** Exercise details **
Repeat the listing below word for word, stopping after the line that contains "vial_base = 1.2; // [0.8:0.1:2]".

— start —

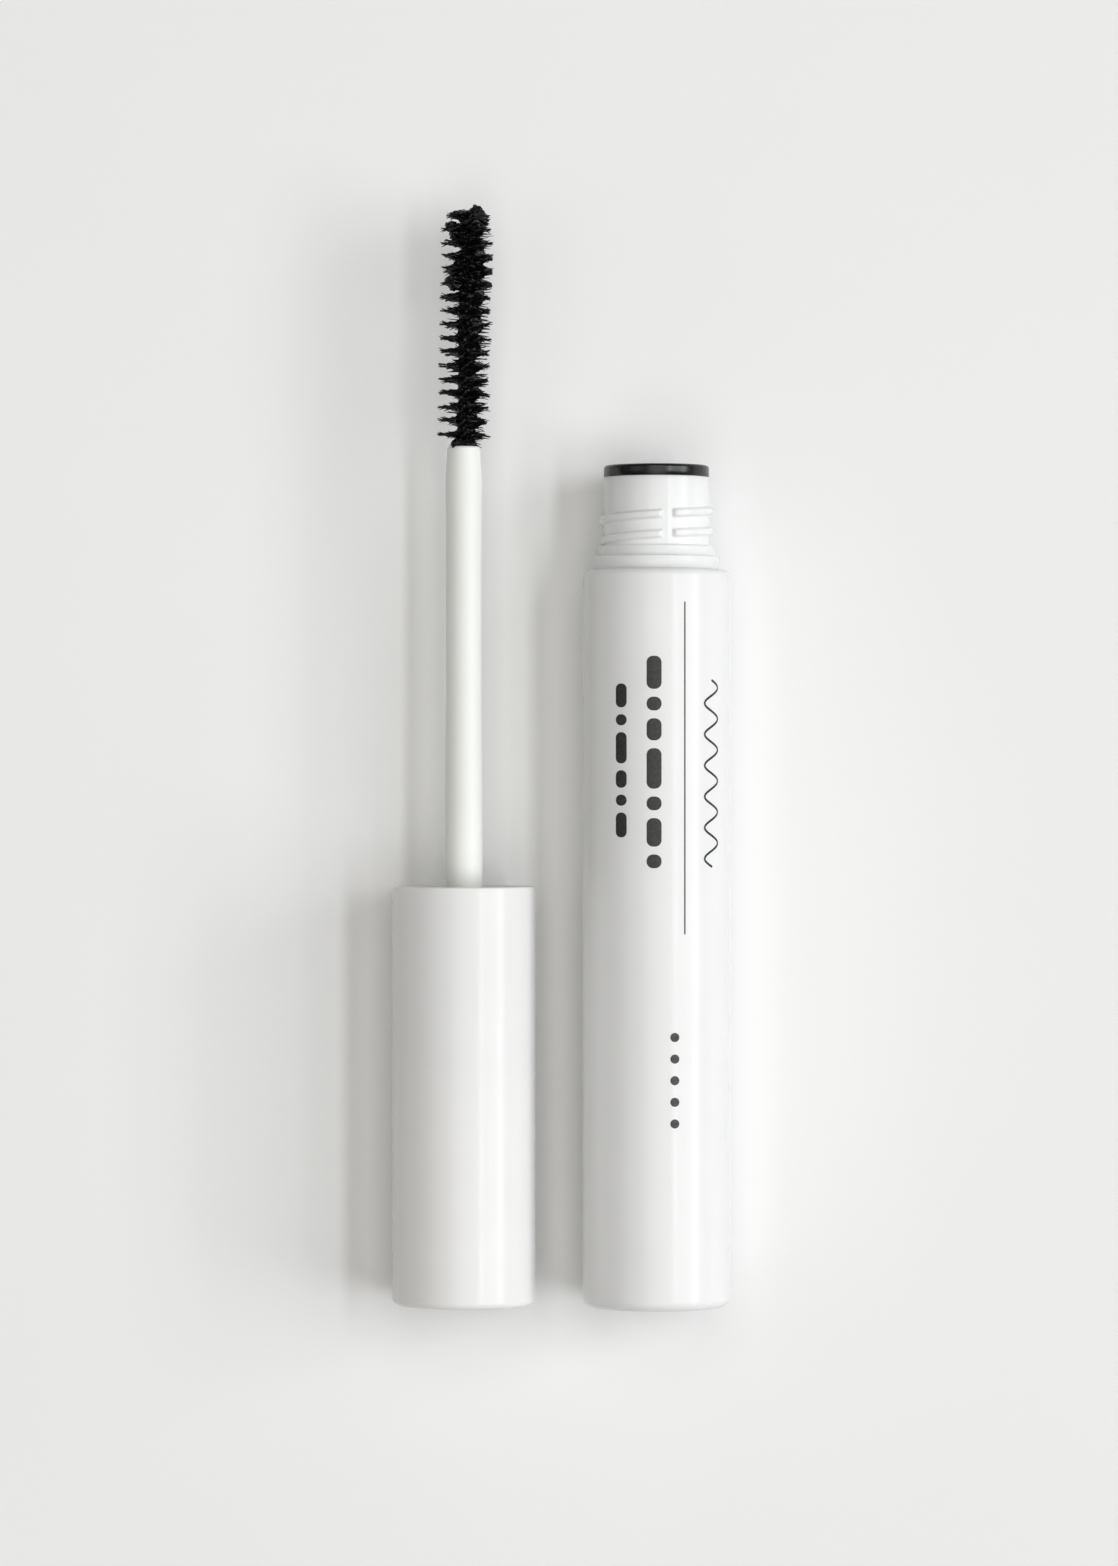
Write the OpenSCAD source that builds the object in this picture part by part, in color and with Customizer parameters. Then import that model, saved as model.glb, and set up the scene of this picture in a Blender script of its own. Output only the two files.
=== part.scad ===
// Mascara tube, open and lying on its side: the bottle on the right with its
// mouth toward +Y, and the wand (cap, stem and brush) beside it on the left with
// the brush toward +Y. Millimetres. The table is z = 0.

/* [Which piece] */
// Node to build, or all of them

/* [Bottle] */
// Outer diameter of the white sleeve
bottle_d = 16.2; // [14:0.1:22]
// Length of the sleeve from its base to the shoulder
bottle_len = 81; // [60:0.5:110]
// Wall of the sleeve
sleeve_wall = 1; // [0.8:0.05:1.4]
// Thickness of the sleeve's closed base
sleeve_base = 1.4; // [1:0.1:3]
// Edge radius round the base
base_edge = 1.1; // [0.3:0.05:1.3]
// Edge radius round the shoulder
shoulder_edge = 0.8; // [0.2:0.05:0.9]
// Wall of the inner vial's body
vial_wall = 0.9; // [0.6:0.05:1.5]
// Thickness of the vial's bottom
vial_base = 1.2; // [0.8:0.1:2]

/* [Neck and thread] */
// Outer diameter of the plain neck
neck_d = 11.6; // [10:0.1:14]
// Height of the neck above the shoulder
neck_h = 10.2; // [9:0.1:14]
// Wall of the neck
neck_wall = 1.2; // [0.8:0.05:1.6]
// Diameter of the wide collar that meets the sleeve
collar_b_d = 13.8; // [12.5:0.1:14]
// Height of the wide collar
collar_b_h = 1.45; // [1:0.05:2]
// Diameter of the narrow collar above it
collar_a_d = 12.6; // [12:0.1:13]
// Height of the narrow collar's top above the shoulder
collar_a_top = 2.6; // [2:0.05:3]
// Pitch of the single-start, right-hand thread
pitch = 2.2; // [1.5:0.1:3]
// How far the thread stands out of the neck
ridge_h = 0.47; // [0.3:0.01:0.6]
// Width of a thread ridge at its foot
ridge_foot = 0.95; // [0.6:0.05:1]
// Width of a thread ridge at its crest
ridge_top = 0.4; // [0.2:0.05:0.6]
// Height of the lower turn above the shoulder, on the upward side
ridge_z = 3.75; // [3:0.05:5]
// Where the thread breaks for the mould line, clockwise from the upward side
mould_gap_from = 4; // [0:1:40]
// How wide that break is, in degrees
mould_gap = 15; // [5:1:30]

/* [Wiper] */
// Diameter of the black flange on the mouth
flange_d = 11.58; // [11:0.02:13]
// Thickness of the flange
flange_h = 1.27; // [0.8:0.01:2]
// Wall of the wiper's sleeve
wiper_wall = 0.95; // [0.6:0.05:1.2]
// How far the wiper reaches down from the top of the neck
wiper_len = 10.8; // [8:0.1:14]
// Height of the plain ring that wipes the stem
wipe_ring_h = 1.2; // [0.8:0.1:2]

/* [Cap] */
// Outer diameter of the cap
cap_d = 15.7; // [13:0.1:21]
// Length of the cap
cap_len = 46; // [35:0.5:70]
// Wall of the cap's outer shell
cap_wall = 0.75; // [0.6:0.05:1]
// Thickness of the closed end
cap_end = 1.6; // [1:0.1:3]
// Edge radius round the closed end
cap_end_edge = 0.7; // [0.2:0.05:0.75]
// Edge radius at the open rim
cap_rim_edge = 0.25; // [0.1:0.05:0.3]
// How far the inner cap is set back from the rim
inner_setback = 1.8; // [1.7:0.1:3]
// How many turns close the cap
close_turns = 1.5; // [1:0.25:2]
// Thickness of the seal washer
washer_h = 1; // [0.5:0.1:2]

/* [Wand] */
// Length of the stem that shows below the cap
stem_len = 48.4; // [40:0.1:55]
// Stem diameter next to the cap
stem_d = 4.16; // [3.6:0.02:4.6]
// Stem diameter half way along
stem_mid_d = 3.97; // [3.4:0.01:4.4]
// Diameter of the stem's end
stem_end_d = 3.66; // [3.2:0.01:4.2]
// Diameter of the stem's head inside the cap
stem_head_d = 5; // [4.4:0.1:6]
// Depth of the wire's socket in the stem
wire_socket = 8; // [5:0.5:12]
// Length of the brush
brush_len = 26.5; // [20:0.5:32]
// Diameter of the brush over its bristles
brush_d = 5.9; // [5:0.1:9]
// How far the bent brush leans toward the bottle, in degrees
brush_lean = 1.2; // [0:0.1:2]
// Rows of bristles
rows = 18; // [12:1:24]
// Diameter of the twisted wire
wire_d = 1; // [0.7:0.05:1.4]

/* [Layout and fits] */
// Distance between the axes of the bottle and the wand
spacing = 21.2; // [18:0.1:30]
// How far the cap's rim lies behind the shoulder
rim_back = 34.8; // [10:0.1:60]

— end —

** Solution **
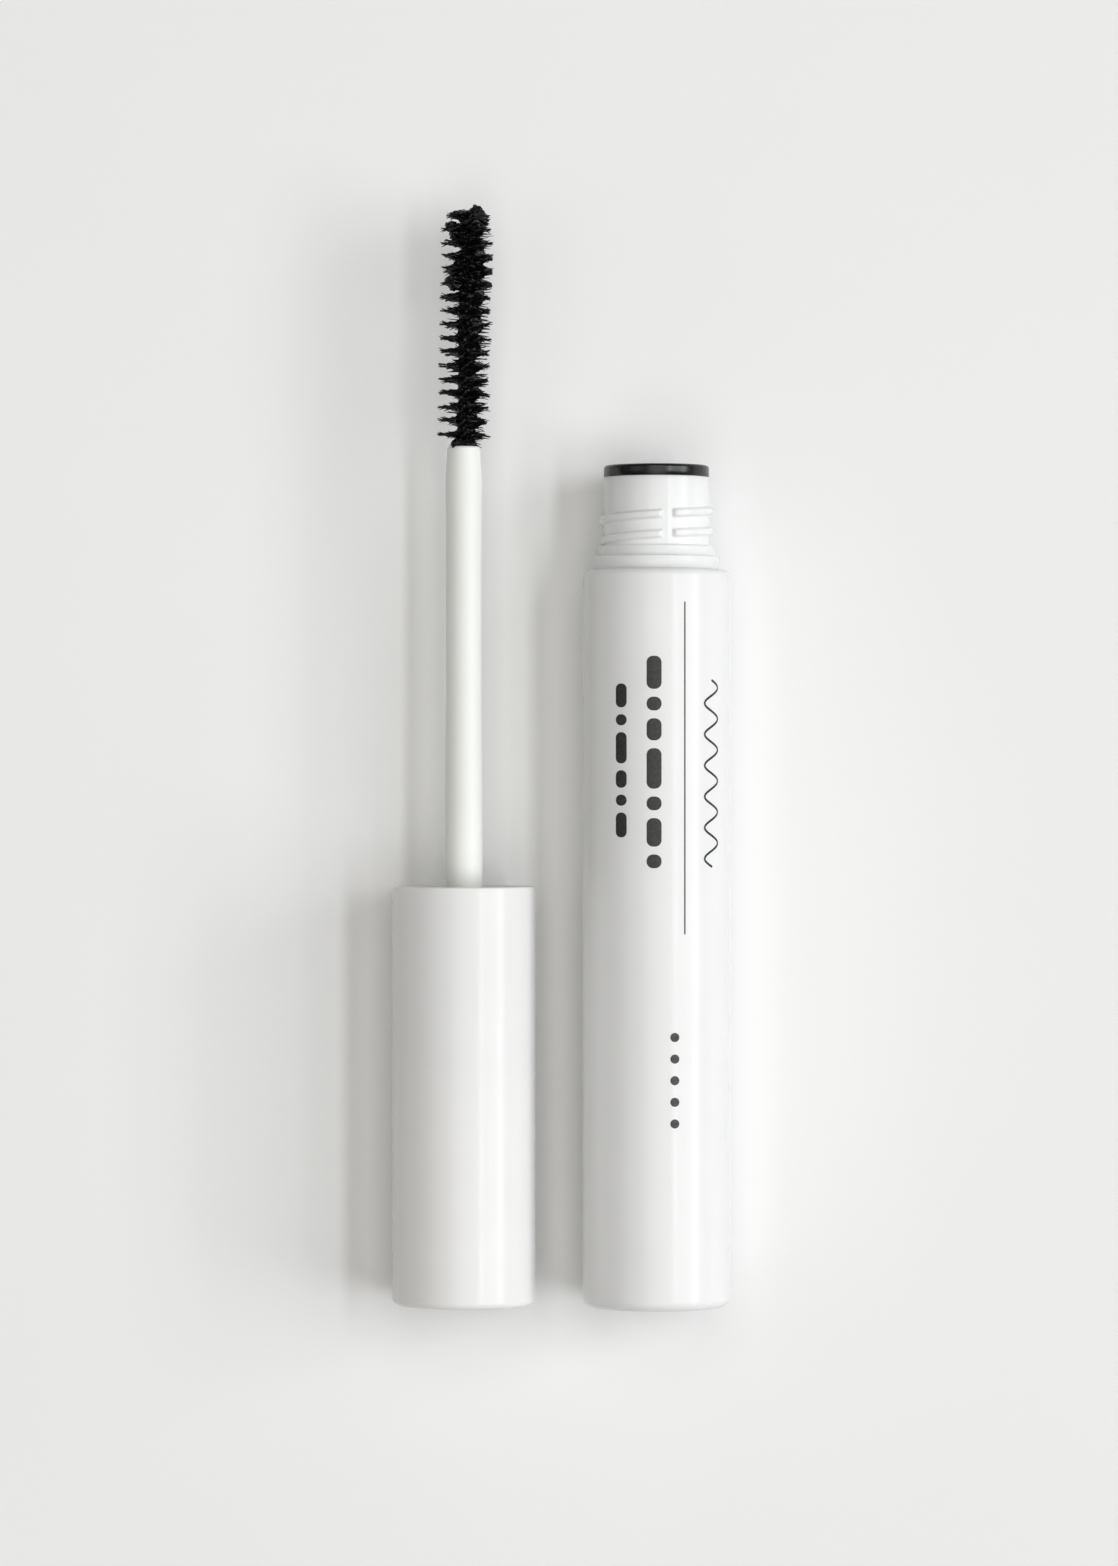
Write the OpenSCAD source that builds the object in this picture part by part, in color and with Customizer parameters. Then import that model, saved as model.glb, and set up the scene of this picture in a Blender script of its own. Output only the two files.
=== part.scad ===
// Mascara tube, open and lying on its side: the bottle on the right with its
// mouth toward +Y, and the wand (cap, stem and brush) beside it on the left with
// the brush toward +Y. Millimetres. The table is z = 0.

/* [Which piece] */
// Node to build, or all of them

/* [Bottle] */
// Outer diameter of the white sleeve
bottle_d = 16.2; // [14:0.1:22]
// Length of the sleeve from its base to the shoulder
bottle_len = 81; // [60:0.5:110]
// Wall of the sleeve
sleeve_wall = 1; // [0.8:0.05:1.4]
// Thickness of the sleeve's closed base
sleeve_base = 1.4; // [1:0.1:3]
// Edge radius round the base
base_edge = 1.1; // [0.3:0.05:1.3]
// Edge radius round the shoulder
shoulder_edge = 0.8; // [0.2:0.05:0.9]
// Wall of the inner vial's body
vial_wall = 0.9; // [0.6:0.05:1.5]
// Thickness of the vial's bottom
vial_base = 1.2; // [0.8:0.1:2]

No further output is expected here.